# DATASET SECTION
--------------------------------

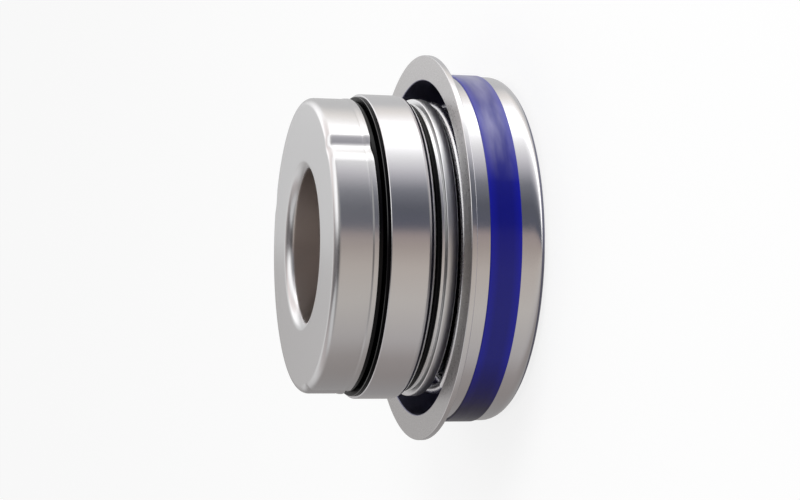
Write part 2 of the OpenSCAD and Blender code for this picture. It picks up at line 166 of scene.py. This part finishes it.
# Tumbled stainless: bright, with soft specks and faint draw lines
tumbled_steel = drawn_steel("Tumbled drawn stainless steel", "#dedddf",
                            rough_low=0.1, rough_high=0.17, line_mm=0.22,
                            speck_mm=0.3, depth_mm=0.0015)
sheet = 0.6
collar_r, wall_r, flange_r = 11.8, 18.25, 20.3
collar_z, flange_z = 6.4, 8.0
bm = bmesh.new()
section(bm, [(collar_r, collar_z, 0.12), (collar_r, 0, 1.1), (wall_r, 0, 1.7),
             (wall_r, flange_z, 0.15), (flange_r, flange_z, 0.12),
             (flange_r, flange_z + sheet, 0.09), (wall_r - sheet, flange_z + sheet, 0.1),
             (wall_r - sheet, sheet, 1.1), (collar_r + sheet, sheet, 0.5),
             (collar_r + sheet, collar_z, 0.12)])
turn_round(bm, 360)
housing = piece(bm, "Housing", tumbled_steel)
# The flange's front face is as the press left it, duller than the tumbled wall
dull_steel = drawn_steel("Pressed flange face", "#c6c4c4", rough_low=0.26, rough_high=0.36,
                         line_mm=0.3, speck_mm=0.25, depth_mm=0.003)
housing.data.materials.append(dull_steel)
# Inside, the steel is painted darker: painted shade for the housing's shadowed inside
shaded_inside_steel = drawn_steel("Steel inside with painted shade", "#74748c", rough_low=0.3, rough_high=0.42,
                          line_mm=0.3, speck_mm=0.25, depth_mm=0.003)
housing.data.materials.append(shaded_inside_steel)
dull_from_r = 17.9
shaded_inside_r, shaded_inside_z = (12.3, 17.8), (0.3, 8.599)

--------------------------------

# STATED GOAL
Write the data out again in full and exactly.

# WORKED ANSWER
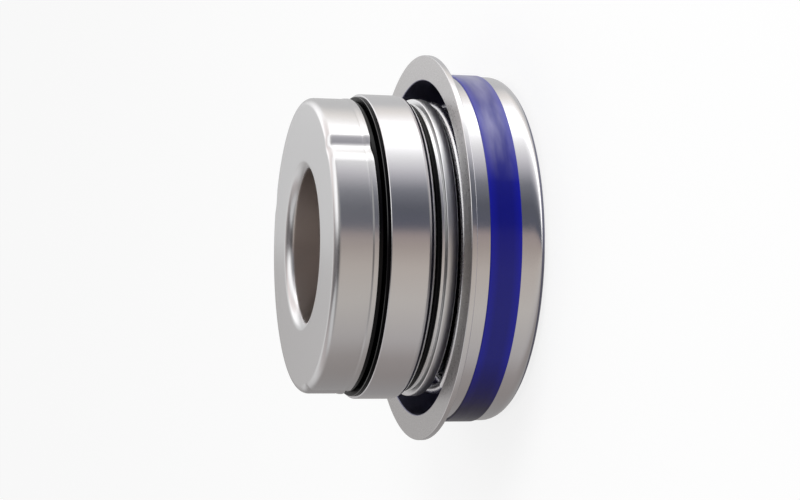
Write part 2 of the OpenSCAD and Blender code for this picture. It picks up at line 166 of scene.py. This part finishes it.
# Tumbled stainless: bright, with soft specks and faint draw lines
tumbled_steel = drawn_steel("Tumbled drawn stainless steel", "#dedddf",
                            rough_low=0.1, rough_high=0.17, line_mm=0.22,
                            speck_mm=0.3, depth_mm=0.0015)
sheet = 0.6
collar_r, wall_r, flange_r = 11.8, 18.25, 20.3
collar_z, flange_z = 6.4, 8.0
bm = bmesh.new()
section(bm, [(collar_r, collar_z, 0.12), (collar_r, 0, 1.1), (wall_r, 0, 1.7),
             (wall_r, flange_z, 0.15), (flange_r, flange_z, 0.12),
             (flange_r, flange_z + sheet, 0.09), (wall_r - sheet, flange_z + sheet, 0.1),
             (wall_r - sheet, sheet, 1.1), (collar_r + sheet, sheet, 0.5),
             (collar_r + sheet, collar_z, 0.12)])
turn_round(bm, 360)
housing = piece(bm, "Housing", tumbled_steel)
# The flange's front face is as the press left it, duller than the tumbled wall
dull_steel = drawn_steel("Pressed flange face", "#c6c4c4", rough_low=0.26, rough_high=0.36,
                         line_mm=0.3, speck_mm=0.25, depth_mm=0.003)
housing.data.materials.append(dull_steel)
# Inside, the steel is painted darker: painted shade for the housing's shadowed inside
shaded_inside_steel = drawn_steel("Steel inside with painted shade", "#74748c", rough_low=0.3, rough_high=0.42,
                          line_mm=0.3, speck_mm=0.25, depth_mm=0.003)
housing.data.materials.append(shaded_inside_steel)
dull_from_r = 17.9
shaded_inside_r, shaded_inside_z = (12.3, 17.8), (0.3, 8.599)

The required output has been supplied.